The program enables doctors from UCI’s Department of Psychiatry and Human Behavior to work, during their final year of residency, at the foundation’s home for adults with schizophrenia.
This unique arrangement provides medical residents with an opportunity to work with patients and their families in a more intimate and long-term relationship than is possible during normal office visits. They also conduct group therapy, which reaches out to multiple patients at a time. As medical director of the John Henry Foundation, I supervise their training, as well as the psychiatric care of John Henry’s clients.
Several colleges send graduate students majoring in psychology and counseling to learn best practices in their field as interns at the foundation.

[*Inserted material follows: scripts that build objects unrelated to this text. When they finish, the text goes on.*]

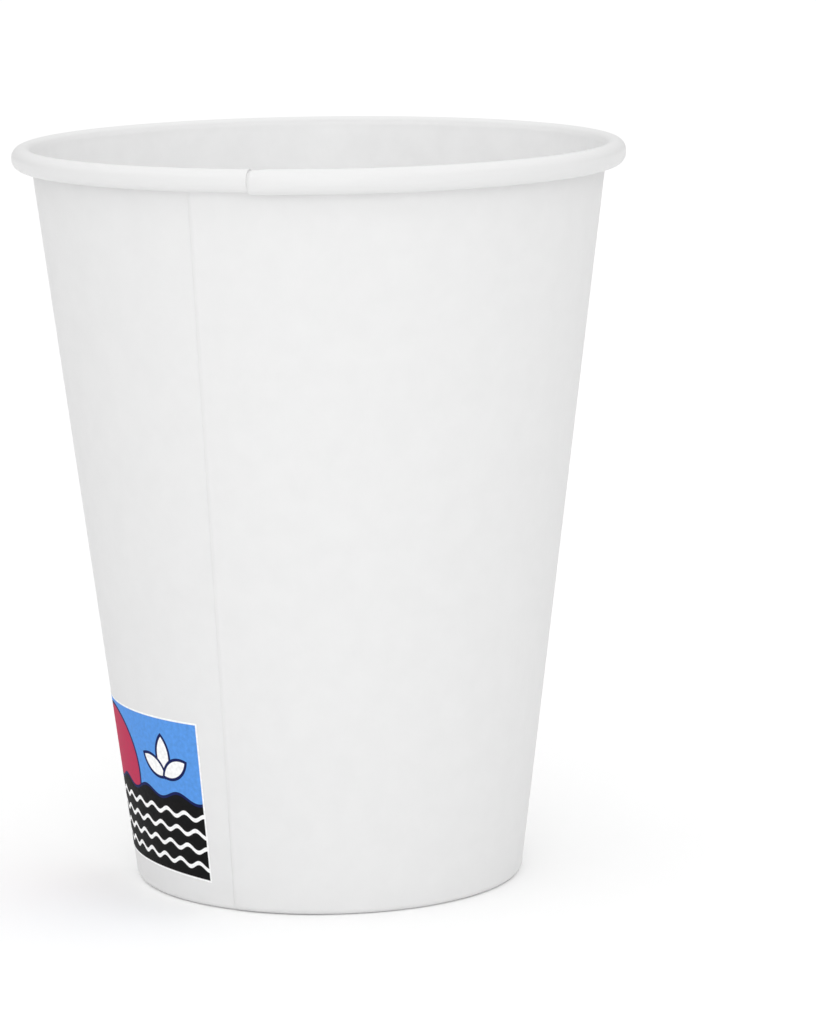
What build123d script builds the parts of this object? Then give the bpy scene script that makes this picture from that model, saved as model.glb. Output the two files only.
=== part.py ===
from build123d import *

import os
from math import asin, atan2, cos, degrees, hypot, pi, radians, sin

# Single-wall paper cup, in millimetres, +Z up. The origin is on the table, on the cup's axis,
# and the cup's front faces -Y.
# The side wall is one fan-shaped blank of coated board, wrapped into a cone. Its two straight
# edges are lapped and sealed. Its top edge is rolled outwards into the rim, and its bottom edge
# is folded in and up, where it grips the skirt of the bottom, which stands clear of the table.

# Overall sizes
rim_diameter = 69.6  # outside of the rolled rim
base_diameter = 44.6  # outside of the wall, produced down to the table
height = 84.6

# Board and seals
wall_board = 0.30  # caliper of the side wall's board
bottom_board = 0.28  # caliper of the bottom's board
seal = 0.03  # melted coating between two sealed faces

# Rolled rim, measured on the face that shows
crown_radius = 1.205  # over the top, from the wall to the outside
flank = 0.25  # straight drop on the outside
under_radius = 1.20  # from the outside to the underside
tuck_radius = 0.65  # hidden end, rolled up inside
tuck_turn = 180.0

# Foot, measured inside the fold
fold_radius = 0.55
foot_flat = 0.04  # the fold is pressed flat by this much where it stands
pinch_angle = 20.0  # above the fold, the hem closes on the skirt at this angle
pinch_radius = 1.2

# Bottom
bottom_rise = 7.0  # table to the underside of the bottom
bottom_bend = 0.55  # outer radius where the bottom turns down into its skirt
skirt_end_gap = 1.0  # skirt's lower edge to the inside of the fold
hem_end_gap = 0.8  # hem's upper edge to the underside of the bottom

# Side seam: the outer flap covers the inner one, and their edges run parallel to each other
seam_azimuth = -109.2  # middle of the lap, from +X
lap_width = 7.5
lap_share = 0.67  # of the caliper that the second layer adds, once it is pressed
rim_share = 0.35  # the same on the rolled rim, which is pressed harder
ramp_clearance = 0.8  # degrees from the inner flap's edge to the start of the ramp
ramp_angle = 9.0  # degrees over which the outer flap comes down to the food side
ramp_steps = 4

# The wall leans so that its outside, from the table up, runs into the rim with no kink
crown_centre = (rim_diameter / 2 - crown_radius, height - crown_radius)
across, up = crown_centre[0] - base_diameter / 2, crown_centre[1]
crown_inside = crown_radius - wall_board
lean = atan2(across, up) - asin(crown_inside / hypot(across, up))
wall_top = (hypot(across, up) ** 2 - crown_inside**2) ** 0.5  # distances along the wall
along = Vector(sin(lean), cos(lean))
outward = Vector(cos(lean), -sin(lean))
table_corner = Vector(base_diameter / 2, 0)

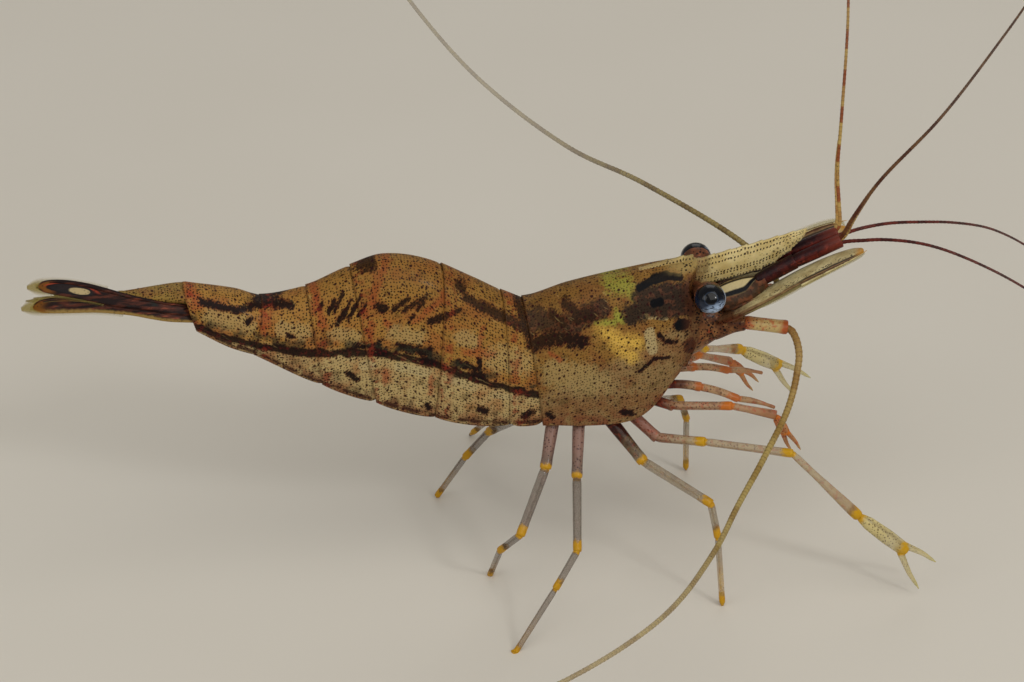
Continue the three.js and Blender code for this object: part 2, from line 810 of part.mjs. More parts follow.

The foundation also has a cooperative effort with Goodwill Industries in which mentally ill residents receive job training, helping them to rebuild life While much attention was focused on the tragic death of schizophrenia sufferer Kelly Thomas at the hands of police officers in Fullerton, Dr. Andrew Kami, JHF’s clinical director, conducted training for the entire Santa Ana Police Department on techniques for dealing with mental illness on the streets.
Kami relates that, “within the law enforcement community, the behavior by those who are delusional is often one of the more difficult things to understand.”
JHF Chief Executive Officer Mindy Andrews is a leader with significant non-profit agency experience. She is proud that the foundation receives only about 10 percent of its funding from government agencies and the remainder from private sources including philanthropies and donations from friends and families. “We could use more public funding, but being private also leaves us freer to set innovative goals with our residents for their own recoveries.” she says.
All of the foundation’s approximately 30 beds, in its six bungalows, generally are filled with long-term residents. They are free to leave, but elect to make John Henry their home.
There is an acute shortage of facilities for the mentally ill and the foundation has a waiting list for entrance into its program.
The foundation has acquired another half-acre of land adjacent to its current campus in Santa Ana. The staff is looking forward to modifying the two houses on that site to accommodate another twelve JHF residents. Members of the foundation’s board of trustees and advisory board of local civic and business leaders are working with the city on plans for the much needed expansion.
Dr. Rimal Bera is a clinical professor of psychiatry at UC Irvine and medical director at John Henry Foundation, a center for the treatment of schizophrenia. He was recently selected the 2014 OCMA Physician of the Year by the Orange County Medical Association.